Take advantage of the tax breaks and save for retirement in an RRSP or pension account. If you work for a company with a group RRSP or pension plan, take advantage of any free employer “matching” that’s available to you and also the bonus of being able to save with pre-tax dollars which will help you save more over time.
Ideally about half of your savings dollars will go into the retirement bucket. Try to get as close as you can to 10% of your gross salary without compromising your other buckets.
Bucket #5: short-term savings (aka the fun bucket!)
This is your fun money bucket; a place where you’re saving purely for the joy of spending. Whether it’s concert tickets, lattes, a night away, new clothes or just a bottle of wine this is the bucket you splurge from. Allocating a certain amount of the money you’re saving just for fun makes it much easier to keep yourself motivated. Too often, people feel deprived because they’re saving so hard they’re not spending. This isn’t good because there’s only so long you can rein yourself in before your willpower gives out and you find yourself in the middle of a spending spree. Having a fun account lets you keep everything in balance and lets you have some ‘guilt-free’ spending money. Ideally you would put about 10% of your savings dollars into the fun bucket.

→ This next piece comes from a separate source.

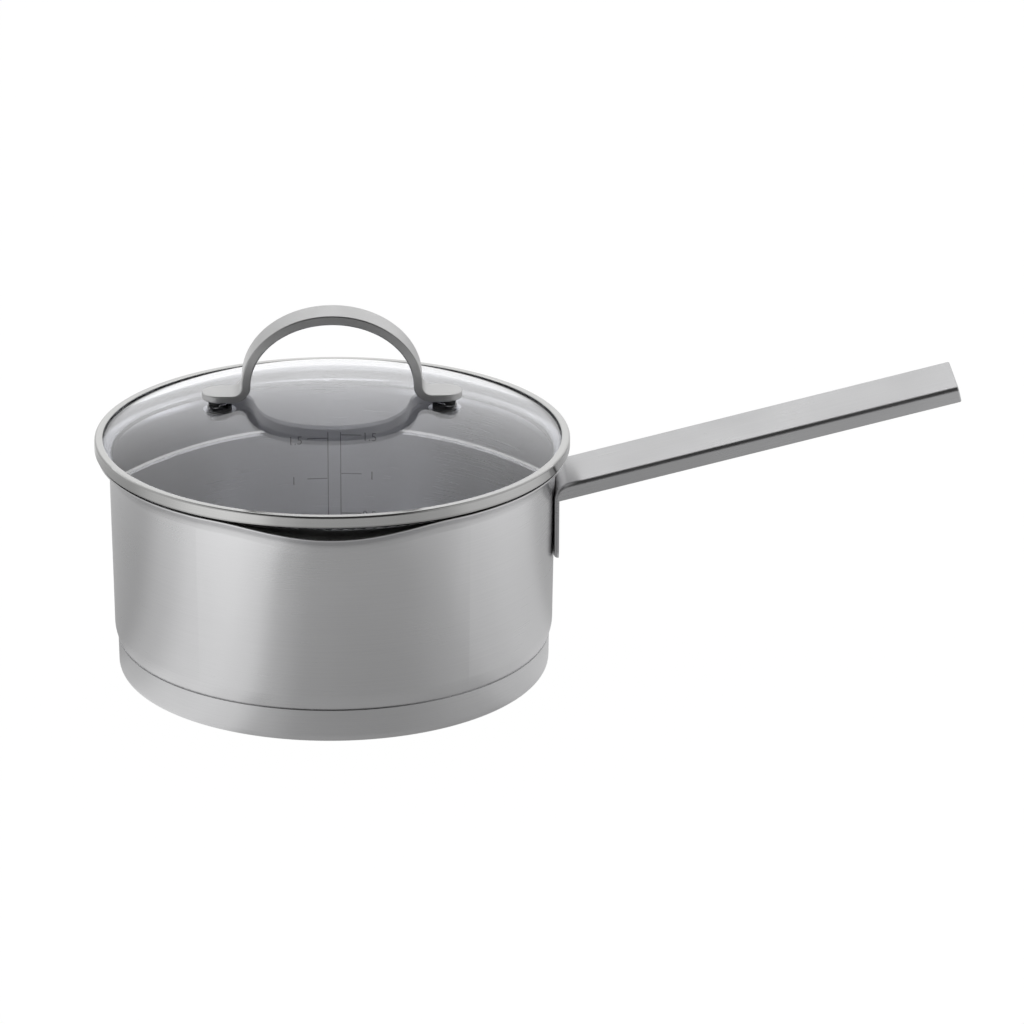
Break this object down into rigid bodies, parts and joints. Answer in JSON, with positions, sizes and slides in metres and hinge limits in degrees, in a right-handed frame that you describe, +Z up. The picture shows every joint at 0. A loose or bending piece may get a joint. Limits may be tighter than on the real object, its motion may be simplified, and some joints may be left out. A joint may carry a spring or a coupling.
{
  "type": "saucepan with glass lid",
  "caption": "Steel saucepan with a capsule base, pouring spout and long flat handle, and a loose domed glass lid with a steel rim and an arched steel handle.",
  "frame": {"origin": "centre of the base where it stands on the table", "axes": "+Z up through the pan's axis; +X along the long handle; the pouring spout faces -Y"},
  "size_m": [0.3506, 0.1944, 0.1515],
  "materials": {
    "pan_steel": "satin stainless steel, brushed round the pan",
    "base_steel": "satin stainless steel, turned",
    "core_aluminium": "plain, sealed inside the base",
    "handle_steel": "satin stainless steel, brushed along the handle",
    "lid_glass": "clear toughened glass",
    "rim_steel": "bright rolled stainless steel",
    "bow_steel": "satin stainless steel",
    "fixing_steel": "turned stainless steel",
    "silicone": "matt black silicone"
  },
  "bodies": {
    "pan": {"pan_body": "pan_steel", "base_core": "core_aluminium", "base_cap": "base_steel", "handle_shell": "handle_steel", "handle_plate": "handle_steel", "handle_welds": "handle_steel"},
    "lid": {"lid_glass": "lid_glass", "lid_rim": "rim_steel", "lid_handle": "bow_steel", "lid_boss_left": "fixing_steel", "lid_gasket_upper_left": "silicone", "lid_gasket_lower_left": "silicone", "lid_washer_left": "fixing_steel", "lid_screw_left": "fixing_steel", "lid_boss_right": "fixing_steel", "lid_gasket_upper_right": "silicone", "lid_gasket_lower_right": "silicone", "lid_washer_right": "fixing_steel", "lid_screw_right": "fixing_steel"}
  },
  "joints": [
    {"name": "lid_lift", "type": "slide", "parent": "pan", "child": "lid", "axis": [0, 0, 1], "range_m": [0, 0.2]}
  ]
}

A second savings account is a great place to stash your fun money.
The idea of the buckets is that you use them to strike a balance and build a buffer zone that protects you from the full impact of life’s disasters. Putting a little into slush protects you from getting off track due to an unexpected expense while building a contingency fund helps protect you from the financial impact of a job loss, illness or other large expense. Balancing long-term savings for retirement with other long term savings goals means that a) you’ll have retirement savings and b) you won’t need to rely on credit or dip into your other savings to pay for a predictable expense. Finally, having the fun bucket lets you build a pool of guilt-free money that means you don’t have to go without something in order to treat yourself and you’re not tempted to get into debt in order to have it.